7.  Despite falling oil prices, fracked oil is not being priced out of the market, because fracking costs are falling even faster. There was a learning curve that kept costs high initially, but frackers are figuring out technology improvements and operating efficiencies that are reducing their costs. A year ago, the average cost of a barrel of domestically fracked oil was about $62, but today some frackers can profitably sell oil for $40 and a few say they could do so at $30.

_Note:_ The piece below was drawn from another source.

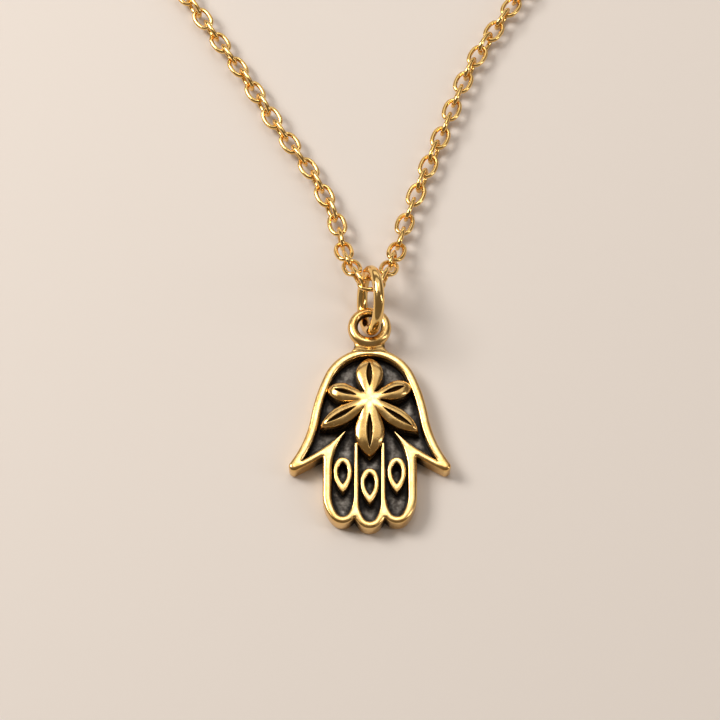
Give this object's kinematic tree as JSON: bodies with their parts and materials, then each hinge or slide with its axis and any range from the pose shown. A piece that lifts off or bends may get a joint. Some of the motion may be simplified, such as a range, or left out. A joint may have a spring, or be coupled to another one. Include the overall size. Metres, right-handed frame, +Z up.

8. Oil prices won’t rebound quickly. U.S. oil production will keep rising for at least another year, no matter what the market pays for oil. The reason is that most of the cost is invested upfront, before any oil is produced, and once you’ve spent $12 million on a well you have to pump that oil or go broke. If your choice is between selling that oil for $6 million or leaving it in the ground and getting $0 for it, you’re going to pump it even if you lose money, because it’s better to lose $6 million than $12 million. U.S. drilling activity is falling off a cliff; rig counts are down two-thirds since last fall. But until all the wells already drilled run dry, U.S. oil production will keep rising, because that money has already been spent and it costs almost nothing to run the pumps. Given typical fracking depletion rates, it will take at least a couple years to drain those wells. Then, if oil prices remain low, U.S. production will fall off a cliff.

9. Another thing to know about the U.S. fracking industry is that the majors aren’t very involved and most of these new gushers have been brought in by small companies — hundreds of them. And most of these companies financed their drilling and operations with junk debt. Many of those companies are facing bankruptcy and a lot of those bonds will default; the amount of this debt (about 18% of the total junk bond market) isn’t large enough to trigger another 2008-type financial crisis, this is much less money than was put at risk in questionable subprime mortgages, but once these companies are gone they won’t produce oil anymore. Sure, they’ll be replaced by other companies who will pick up the production slack, but just be aware that the U.S. fracking industry is in turmoil, with much of it facing financial collapse, and this resource won’t be exploited smoothly going forward. Fracked oil will come out of the ground in burps, grunts, and belches, with interruptions. That’s not a prescription for smoothly functioning oil markets or stable oil prices.

10. Fracked oil isn’t the most expensive oil, and won’t be the oil forced off the market by low prices. That honor belongs to deep sea oil, arctic oil, and heavy oil (such as that on which Keystone XL’s economic viability depends).

11. When you read in news stories that certain countries “need” oil prices of $100 or more, that doesn’t refer to their production break-even costs; it means they need that much to fund their social spending. This is important because, in most cases, that spending buys social peace. We’re probably going to see riots in Venezuela soon, followed by a government overthrow and military junta. But that won’t happen in Iran; the ayatollahs have too firm a grip on the military and society. In Russia, where oil revenues fund half of government spending, the oil squeeze makes Putin more dangerous because it threatens his ruling power. He’s distracting the populace by wagging the dog.

12. Finally, what’s the best way to put America’s fracking windfall to good use? This one’s easy. It can buy us time to move closer to a post-oil economy. But you and I both know we’re not going to use it that way. Just look around you. Gas guzzling pickups and SUVs are selling like hotcakes once again. Happy days are here again.